Monday, January 29, 2018

January Austen, Gaul-ic Fringe and Buttons


 January you've done your worst, but like an Austen character dear reader-let me persuade you to follow my example, and take a turn about the year. -- I assure you it is very refreshing after sitting so long in one attitude.
I did go to the annual Jane Austen Ball in Pasadena, dressed in my slightly out of fashion Turq(ish) jacket and "Italianate rump". Not cork, but padded and definitely not wearing mouse brows. I painted them on with burned cloves as fashion dictates. I should have stuffed by cheeks with wool and been a la mode 1789.....  We all re-live our youth.
Giving good Goya

Gaul-ic Fringe
Why Gaul-ic? Because it's divided in three parts. 


Individual drops, bobble trim and fringe. I added the cut down fringe, sewed on the bobble trim and added the drops between every other bobble.
That's going to kick up something fierce, all my edges tremble.

These have to be sewn on individually, a bead, a drop, another bead and home again. Repetitive work is kind of soothing.

See, three parts.
Buttons
Last month (was it only last month) my brother lost a button from a vest I made and became unaccountably sad. At the loss of a button.
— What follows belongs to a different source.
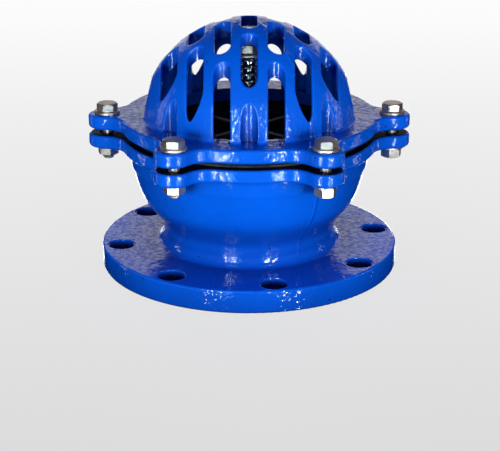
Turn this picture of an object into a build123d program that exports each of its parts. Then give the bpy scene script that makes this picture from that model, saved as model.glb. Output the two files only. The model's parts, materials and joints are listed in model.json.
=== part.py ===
from build123d import *
from math import cos, pi, sin
import os

# ---------------------------------------------------------------- driving dimensions (mm)
# Frame: origin at the centre of the outlet face, +Z up along the valve axis, dome on top.

# outlet flange (DN150, PN16 bolting)
FLANGE_R = 136.5
FLANGE_Z0 = 3.0
FLANGE_Z1 = 24.0
FACE_R = 105.5
PORT_R = 75.0
PIPE_HOLE_R = 11.5
PIPE_PCD = 240.0
PIPE_HOLES = 8
PIPE_HOLE_PHASE = 10.33
FACE_GROOVE_RADII = (84.0, 90.0, 96.0)
FACE_GROOVE_DEPTH = 0.5
FACE_GROOVE_WIDTH = 1.2
CASTING_EDGE = 2.0
HOLE_EDGE = 1.6

# lobed joint flanges of body and cover
LOBE_R = 117.0
EAR_COUNT = 6
EAR_PCD_R = 130.3
EAR_R = 16.3
EAR_BLEND_R = 21.0
JOINT_EDGE = 3.0
JOINT_HOLE_R = 6.75
BODY_JOINT_Z0 = 113.9
BODY_JOINT_Z1 = 126.3
COVER_JOINT_Z0 = 131.5
COVER_JOINT_Z1 = 144.2
JOINT_RING_R = 108.0

# bowl of the body, (radius, height) outside and inside
NECK_R = 79.0
NECK_Z = 40.0
BOWL_OUTSIDE = ((79.0, 40.0), (80.2, 45.0), (84.0, 51.0), (91.0, 59.0), (97.2, 68.0), (101.5, 78.0),
                (104.5, 88.0), (107.4, 99.0), (110.0, 113.9))
BOWL_INSIDE = ((70.0, 42.0), (71.5, 48.0), (76.0, 54.0), (82.5, 61.0), (88.5, 70.0), (92.5, 79.0),
               (95.3, 88.0), (97.6, 98.0), (98.2, 104.0))
NECK_BORE_R = 70.0
PORT_TAPER_Z = 14.0
NECK_FILLET = 9.0
LIP_R = 90.0
LIP_Z = 112.0
SEAT_POCKET_R = 100.3
SEAT_POCKET_Z = 116.8

# joint stack
COVER_GASKET_T = 1.8
GASKET_R0 = 88.5
GASKET_R1 = 107.5
SEAT_GASKET_T = 1.5

# strainer dome
DOME_R = 97.5
DOME_H = 88.0
DOME_IN_R = 85.5
DOME_IN_H = 78.5
DOME_POWER = 1.87
DOME_FOOT_FILLET = 3.5
DOME_STATIONS = 14
COVER_BORE_R = 88.0

# strainer slots, cut straight down the axis on a staggered grid
SLOT_W = 14.4
SLOT_L = 46.6
SLOT_PITCH_X = 23.4
SLOT_PITCH_Y = 55.8
SLOT_EDGE = 1.5
SIDE_GROOVE_X = 95.6

# seat ring with guide arms
SEAT_R0 = 62.0
SEAT_BEVEL = 4.0
SEAT_R1 = 100.0
SEAT_NOSE_R = 67.0
SEAT_NOSE_Z = 114.3
ARM_COUNT = 4
ARM_W = 8.0
ARM_IN_R = 5.5
ARM_OUT_R = 64.5
ARM_EDGE = 2.0
ARM_Z0 = 119.5
ARM_Z1 = 131.0
HUB_R = 16.0
HUB_Z0 = 121.5
HUB_Z1 = 139.0

# guide bush: sleeve, spring seat collar and travel stop
STEM_R = 6.0
GUIDE_CLEARANCE = 0.06
BUSH_R = 8.4
BUSH_COLLAR_R = 13.5
BUSH_COLLAR_T = 2.0
BUSH_STOP_GAP = 0.5

# moving parts
LIFT = 32.5
SEAL_GAP = 0.3
SEAL_R0 = 46.0
SEAL_R1 = 69.6
SEAL_STEP_R = 58.0
SEAL_T = 6.0
SEAL_LIP_T = 3.0
PLATE_GAP = 0.2
DISC_R = 72.5
DISC_RIM_R = 69.9
DISC_T = 9.0
DISC_RIM_H = 2.6
PLATE_R = 57.6
PLATE_T = 3.0
COLLAR_R = 12.0
COLLAR_T = 4.0
DISC_BOSS_R = 15.0
DISC_BOSS_T = 4.0
LOWER_WASHER_R = 12.0
LOWER_WASHER_T = 2.5
LOWER_NUT_AF = 18.0
LOWER_NUT_T = 10.0
LOCK_NUT_T = 6.0
STEM_TAIL = 3.5
STEM_TOP_R = 5.0
SPRING_TOP_Z = 198.0
SPRING_WASHER_R = 12.2
SPRING_WASHER_T = 2.6
STEM_NUT_AF = 17.0
STEM_NUT_T = 8.0
STEM_NUT_TURN = 49.0
STEM_TIP = 4.0

# closing spring
WIRE_R = 1.1
COIL_R = 10.2
COIL_TURNS = 8.0
COIL_END_GAP = 0.15

# cover bolts, washers and nuts (M10 x 45)
BOLT_R = 5.0
BOLT_AF = 17.0
BOLT_HEAD_T = 6.4
BOLT_FACE_R = 8.1
BOLT_FACE_T = 0.5
BOLT_UNDER_HEAD = 45.0
BOLT_TIP = 0.9
BOLT_WASHER_R = 11.5
BOLT_WASHER_GAP = 0.4
BOLT_WASHER_T = 2.5
BOLT_WASHER_EDGE = 0.4
BOLT_NUT_T = 8.4
FIT_GAP = 0.05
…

He is not sentimental, but he is effusive and grateful for a new bit of sartorial splendor. But buttons spill from my pockets, I leave them in my wake. I cry button tears and comb them out of my hair. I have them in pseudo-military metal and fragile tissue wrapped glass, with "made in Czechoslovakia" on the label. I have candy colored plastic ones from the Sixties ready for a knock-off A-line dress. I have Art Deco and Nouveau. I would never make a garment that didn't have extras, am I mad? I think ultimately I am made of buttons, buttons and clay like a sewing golem (I always knew). Animated by singular sentimental buttons.

Ever Your Thimble Servant,
Miss Brilliantine

Wednesday, January 17, 2018

Fitz&Starts and the Kinetic Edge

Fitz&Starts, you know that august establishment. Frustratingly closed all weekend and then inexplicably open at 2am on a Wednesday.
Don't shake your dainty fist and curse the Gods, that's time better spent sewing, any minute you can be called away. Progress is progress, a sleeve cut out or buttons sewn on, it all adds up and it will start to look like something.
Pinning counts.



Bobbles and jet.

This tie silk shows it origins when cut on the bias.
 I want this to have movement and gravitas, it IS for an audience with an Emperor.

The Kinetic Edge-
We are so used to seeing dresses from this era in photographs and museums we forget that they were meant to be seen moving. The sculpted silk gave way to the kinetic edges of fringe, tassels, bobbles and pleats. The close fit belies the movement, it sways, winks, pulses out with every step. Never static. Walking in them is a joy, dancing ecstatic.
Imagine going to an Automotive museum and thinking they never went fast because they are standing still.


They were never still, can you imagine it?

Circumscribed by satin and velvet, distended by armatures, but revenged by the kinetic edge.

Ever your Thimble Servant,
Miss Brilliantine

Friday, January 5, 2018

I Am Highly Distractible

January.
There is a reason Janus has two faces, the common wisdom is he looks to the past and the future. I think it's so he can talk about you when you're not in the room.
I'm partial to the 'ember months, but they must all be gotten through. I could burrow into the sofa so deep it becomes an intaglio of my ass.....mustn't give in.  Sometimes you eat the bear, sometimes the bear eats you and sometimes you curl up beside him until Springtime.
BUT-
Why be gloomy when the sun is out, it's not like I have to shovel snow. And since I am highly distractible, I'll use that minor power to get some things done.
Hunting on the interwebs I found a page for the Mechanics Institute in San Francisco. On their calendar is a celebration of Emperor Norton's 200th birthday. Champagne and dress-up, I'm in.
https://www.milibrary.org/events/emperor-nortons-200th-birthday-bash-feb-07-2018

I have wanted to make a swiss waist from the 1870's/80's for a while, I've collected images and set up a Pinterest board. Maybe it's time I make one. I have scraps from a black satin underskirt and scraps are all you need.

This illustration is from 1890 and shows the pattern pieces. 
Not a corset, a "swiss waist" worn over a blouse or bodice.
Seen mostly with crinoline dresses this fashion lasted well into the 1890s and turned into those sweet shaped belts of the Edwardian era. No need to reinvent the wheel, I used Truly Victorian 416, 1875 evening bodice cut down.
Pinned together, it will button up the front.

It looks smoother IRL

Flirty tails
The underbodice will be the black stripe of the overskirt. Are you keeping score? 
 (Parenthetical aside- you know how I love them. None of my cutting tools have an edge, I might as well have gnawed on the fabric, I keep missing the scissor sharpener man. Why can't he go up and down the street like an ice cream truck, but more sinister?)
January and I started a thing, I call that progress.